The Hardware Comparison: LEO vs. Deep Space
To understand why Artemis 2 is a technical leap over the International Space Station (ISS), you have to glance at the environmental constraints. The ISS sits in Low Earth Orbit (LEO), protected by the bulk of Earth’s magnetic field. Orion went beyond the Van Allen belts, exposing its internals to the full fury of solar wind.

| Metric | LEO (ISS) | Deep Space (Orion) | Technical Implication |
|---|---|---|---|
| Radiation Exposure | Moderate (Shielded) | Extreme (Unshielded) | Requires TMR and Rad-Hardened Silicon |
| Comm Latency | Milliseconds | Seconds | Necessitates Onboard Autonomy/Edge AI |
| Thermal Swing | Controlled | Extreme Delta | Active Thermal Control Systems (ATCS) |
| Software Logic | Ground-dependent | Autonomous-first | Shift to Deterministic RTOS/cFS |
The Takeaway: The Infrastructure for a Lunar Economy
Artemis 2 was never about the destination; it was about the plumbing.
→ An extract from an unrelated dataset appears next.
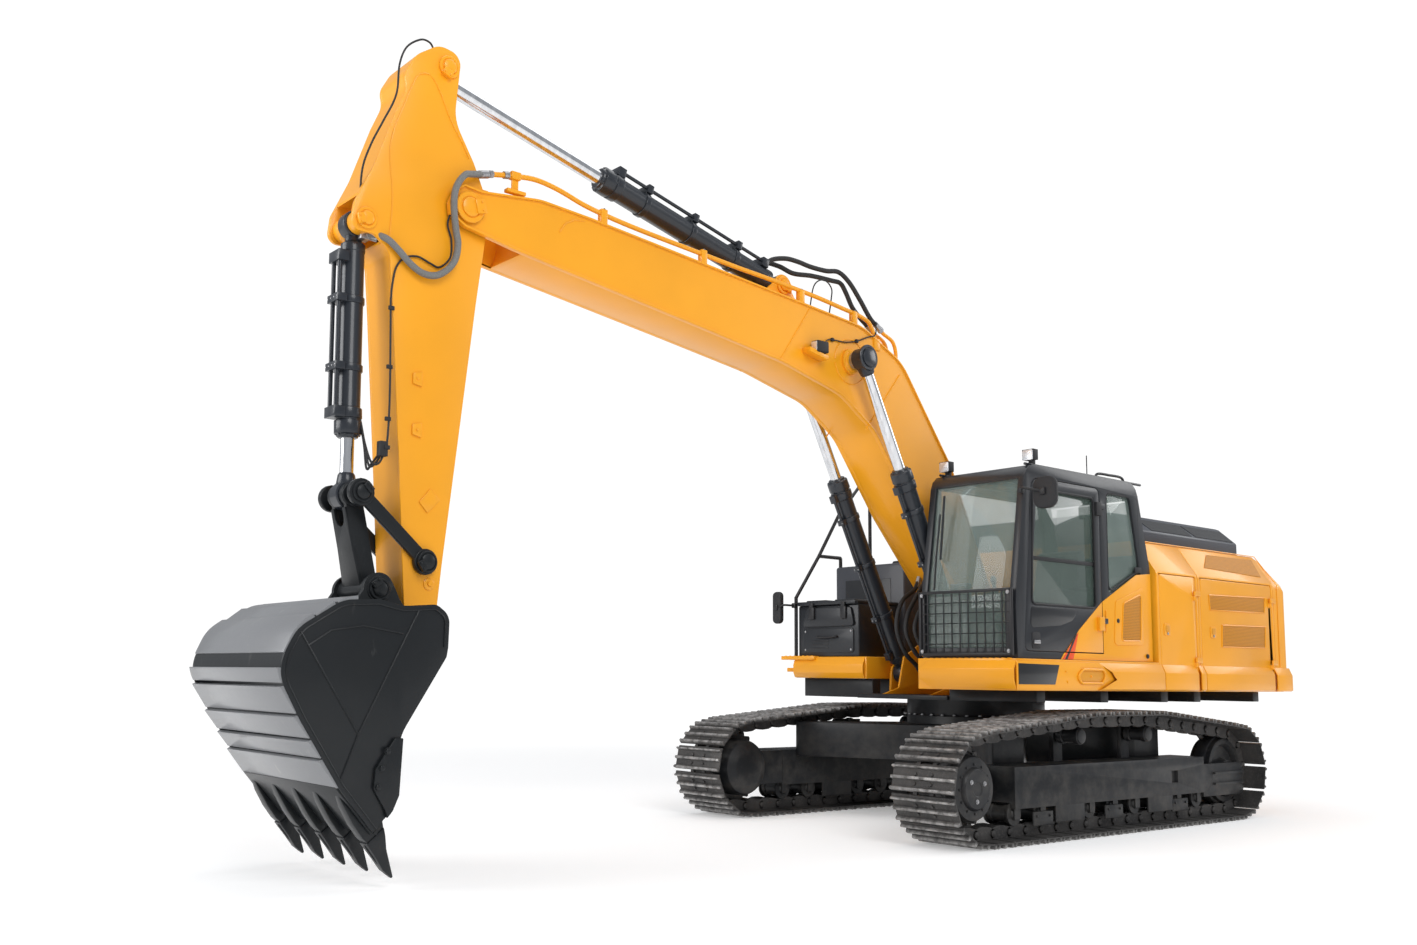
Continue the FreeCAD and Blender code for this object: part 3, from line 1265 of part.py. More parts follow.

By returning the crew safely to Houston this week, NASA has effectively “beta-tested” the communication and navigation infrastructure required for a permanent lunar presence.
For the broader tech ecosystem, this is a signal. We are moving toward a multi-platform orbital economy. The integration of commercial lunar payloads and the use of open-source frameworks like cFS suggest that the future of space isn’t a closed-loop government monopoly, but an open-architecture ecosystem. The baton has been passed, and the code is now ready for the landing.